The exercise: Hand back each line, unchanged, from the top down to the line where "set of fibres" sits.

Records to process:
********

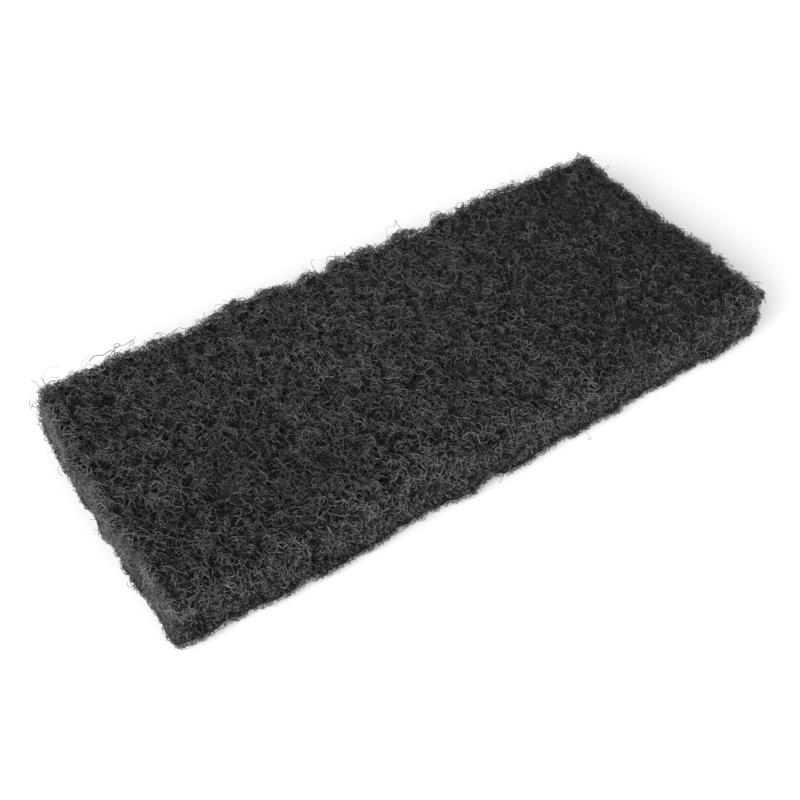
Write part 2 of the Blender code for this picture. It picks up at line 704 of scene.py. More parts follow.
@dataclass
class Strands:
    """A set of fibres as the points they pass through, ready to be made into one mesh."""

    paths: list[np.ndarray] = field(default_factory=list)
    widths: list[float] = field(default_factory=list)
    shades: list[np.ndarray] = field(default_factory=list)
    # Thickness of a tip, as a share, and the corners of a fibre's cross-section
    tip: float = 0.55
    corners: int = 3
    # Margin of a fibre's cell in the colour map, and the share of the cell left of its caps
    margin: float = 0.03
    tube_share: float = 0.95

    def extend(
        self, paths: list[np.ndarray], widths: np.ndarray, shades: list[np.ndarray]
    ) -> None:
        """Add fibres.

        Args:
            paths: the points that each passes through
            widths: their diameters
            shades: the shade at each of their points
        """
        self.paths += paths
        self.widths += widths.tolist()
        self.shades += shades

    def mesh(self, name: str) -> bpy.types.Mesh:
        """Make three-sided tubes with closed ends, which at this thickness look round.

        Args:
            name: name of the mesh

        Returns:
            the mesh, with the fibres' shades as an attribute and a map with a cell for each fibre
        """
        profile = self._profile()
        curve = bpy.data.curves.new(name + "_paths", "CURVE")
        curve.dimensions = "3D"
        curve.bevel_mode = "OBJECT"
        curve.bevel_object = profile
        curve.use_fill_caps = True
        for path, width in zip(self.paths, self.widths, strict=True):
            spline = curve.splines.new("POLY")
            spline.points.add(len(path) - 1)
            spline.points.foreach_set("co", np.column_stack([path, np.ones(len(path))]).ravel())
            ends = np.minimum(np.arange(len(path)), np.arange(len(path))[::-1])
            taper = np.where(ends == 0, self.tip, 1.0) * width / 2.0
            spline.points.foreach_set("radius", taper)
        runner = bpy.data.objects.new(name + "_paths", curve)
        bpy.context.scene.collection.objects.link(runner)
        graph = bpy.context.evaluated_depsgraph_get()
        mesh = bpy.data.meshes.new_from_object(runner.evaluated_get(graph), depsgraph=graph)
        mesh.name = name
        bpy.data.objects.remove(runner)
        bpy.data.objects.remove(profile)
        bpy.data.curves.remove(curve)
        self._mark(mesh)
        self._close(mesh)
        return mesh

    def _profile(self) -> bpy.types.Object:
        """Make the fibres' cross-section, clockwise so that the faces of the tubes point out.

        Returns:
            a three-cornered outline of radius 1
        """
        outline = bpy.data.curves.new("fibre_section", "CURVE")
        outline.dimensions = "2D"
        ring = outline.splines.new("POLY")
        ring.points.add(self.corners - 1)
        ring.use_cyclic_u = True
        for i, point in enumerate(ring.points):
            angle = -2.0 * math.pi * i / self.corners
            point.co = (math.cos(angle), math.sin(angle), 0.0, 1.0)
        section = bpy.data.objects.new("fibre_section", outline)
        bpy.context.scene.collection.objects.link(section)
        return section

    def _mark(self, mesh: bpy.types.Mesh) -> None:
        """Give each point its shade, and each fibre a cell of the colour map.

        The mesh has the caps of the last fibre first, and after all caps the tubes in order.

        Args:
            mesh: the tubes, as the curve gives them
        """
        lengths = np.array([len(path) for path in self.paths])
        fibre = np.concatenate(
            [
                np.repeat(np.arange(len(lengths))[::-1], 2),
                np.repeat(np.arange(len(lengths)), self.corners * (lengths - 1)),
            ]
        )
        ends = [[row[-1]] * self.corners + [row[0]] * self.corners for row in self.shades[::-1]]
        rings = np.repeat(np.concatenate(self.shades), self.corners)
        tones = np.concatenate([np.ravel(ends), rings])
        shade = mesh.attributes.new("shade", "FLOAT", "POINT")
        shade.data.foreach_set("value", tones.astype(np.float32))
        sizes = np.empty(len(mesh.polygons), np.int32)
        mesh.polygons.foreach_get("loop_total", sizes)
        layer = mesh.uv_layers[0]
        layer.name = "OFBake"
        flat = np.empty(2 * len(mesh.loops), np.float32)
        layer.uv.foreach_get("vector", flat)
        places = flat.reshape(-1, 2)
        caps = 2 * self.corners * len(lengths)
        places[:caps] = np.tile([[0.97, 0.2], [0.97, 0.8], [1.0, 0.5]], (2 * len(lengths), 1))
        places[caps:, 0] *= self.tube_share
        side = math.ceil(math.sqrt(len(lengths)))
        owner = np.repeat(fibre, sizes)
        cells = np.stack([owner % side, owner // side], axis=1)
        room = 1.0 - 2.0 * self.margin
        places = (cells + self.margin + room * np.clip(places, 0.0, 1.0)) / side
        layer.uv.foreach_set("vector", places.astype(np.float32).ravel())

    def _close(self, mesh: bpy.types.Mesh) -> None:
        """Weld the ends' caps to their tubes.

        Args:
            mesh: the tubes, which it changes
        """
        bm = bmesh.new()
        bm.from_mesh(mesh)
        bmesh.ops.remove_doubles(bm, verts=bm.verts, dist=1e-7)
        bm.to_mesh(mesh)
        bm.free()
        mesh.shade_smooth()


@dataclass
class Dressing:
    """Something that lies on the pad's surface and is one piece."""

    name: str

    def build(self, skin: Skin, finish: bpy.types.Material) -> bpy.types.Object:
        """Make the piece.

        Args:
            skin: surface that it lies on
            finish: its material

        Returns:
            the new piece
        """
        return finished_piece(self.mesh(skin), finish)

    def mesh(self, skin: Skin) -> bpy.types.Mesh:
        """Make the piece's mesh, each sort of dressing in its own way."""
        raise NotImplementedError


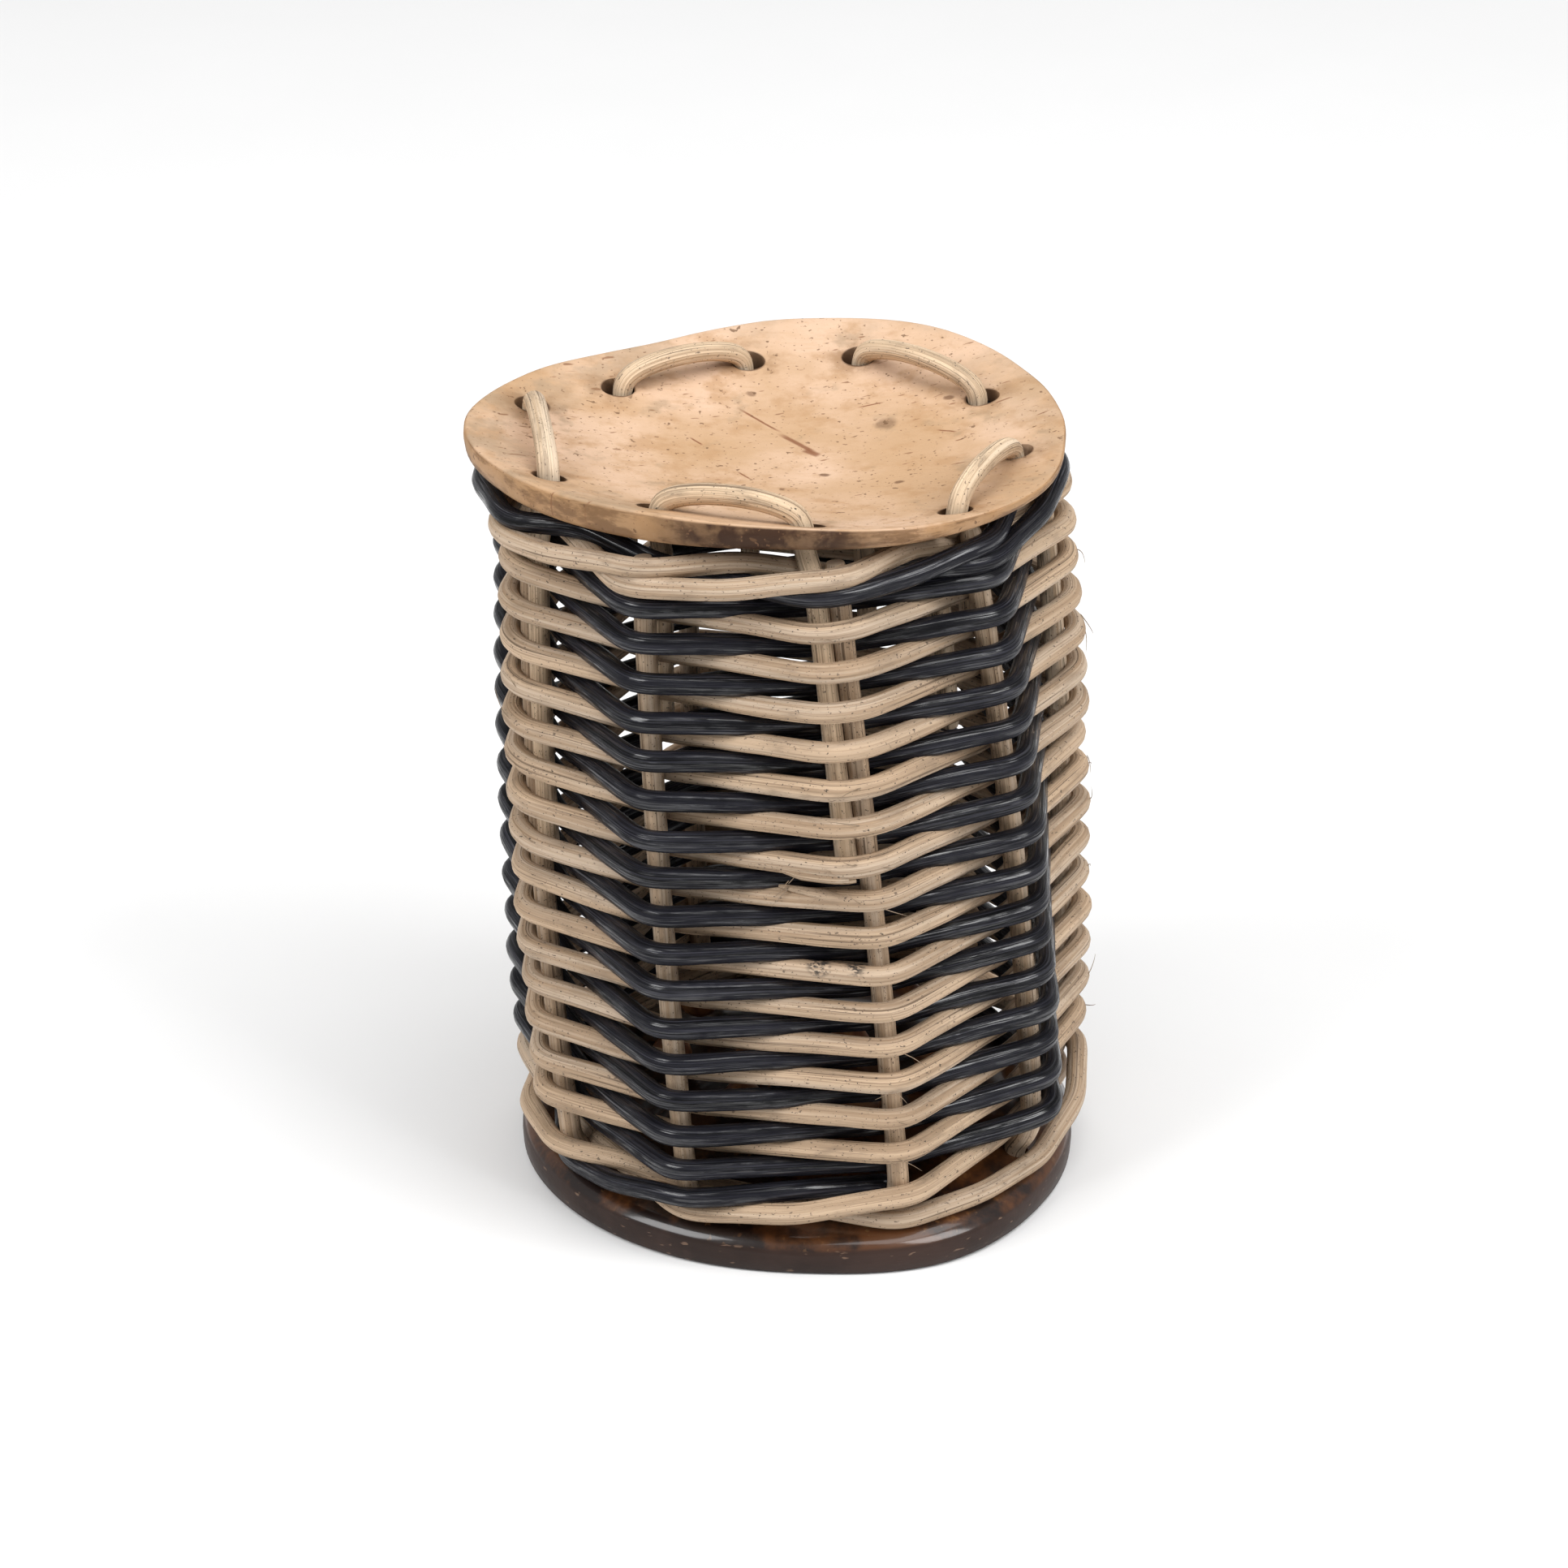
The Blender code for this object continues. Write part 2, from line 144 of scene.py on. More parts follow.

********

Response to the exercise:
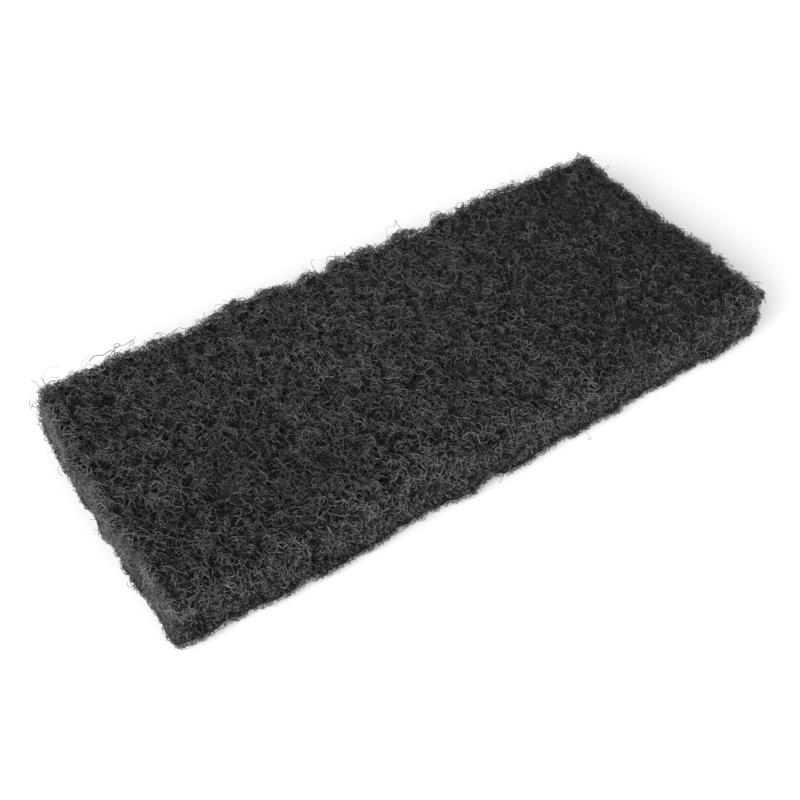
Write part 2 of the Blender code for this picture. It picks up at line 704 of scene.py. More parts follow.
@dataclass
class Strands:
    """A set of fibres as the points they pass through, ready to be made into one mesh."""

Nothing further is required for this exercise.